A variety of anatomical and physiological criteria have shown that the extrastriate visual cortex of the macaque monkey is subdivided into many distinct areas. There is evidence to suggest that there is functional specialization among these areas. Previous studies have shown that the middle temporal visual area (MT) contains a high proportion of cells which are selective for the direction of movement of visual stimuli, and yet relatively non-selective for stimulus color or form. The experiments reported here examined the response properties in MT in greater detail, and demonstrated the inputs and outputs of the area by means of anatomical tracers.
A computer-driven stimulator was used to examine quantitatively the responses of 163 single units from five anesthetized and paralyzed Macaca fascicularis. The experiments included tests of selectivity for stimulus direction, speed, orientation and disparity. Cells were also tested with stimuli which simulated trajectories with components of motion toward or away from the animal. The results show that in addition to direction selectivity, many cells in MT are sharply tuned for stimulus speed and disparity. This suggests that neurons in MT are well adapted for the analysis of motion in three-dimensional space.

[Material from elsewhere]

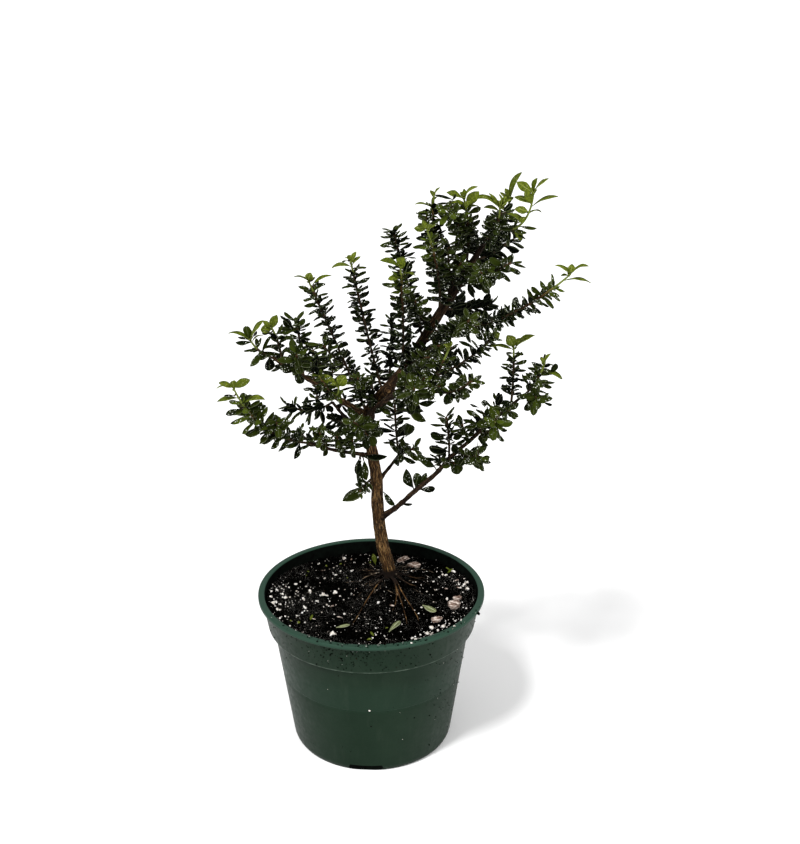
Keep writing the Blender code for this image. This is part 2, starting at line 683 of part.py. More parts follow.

Horseradish peroxidase and 3H-proline were injected into MT in three animals to demonstrate its anatomical inputs and outputs. Connections were seen with a large number of subcortical and cortical areas. In addition, connections with MT provide evidence contributing to the identification of two previously unrecognized cortical areas, which we have designated the medial superior temporal area (MST) and the ventral intraparietal area (VIP). The cortical layers in which projections originate and terminate are shown to provide objective anatomical criteria for assigning most cortical visual areas to a hierarchical order.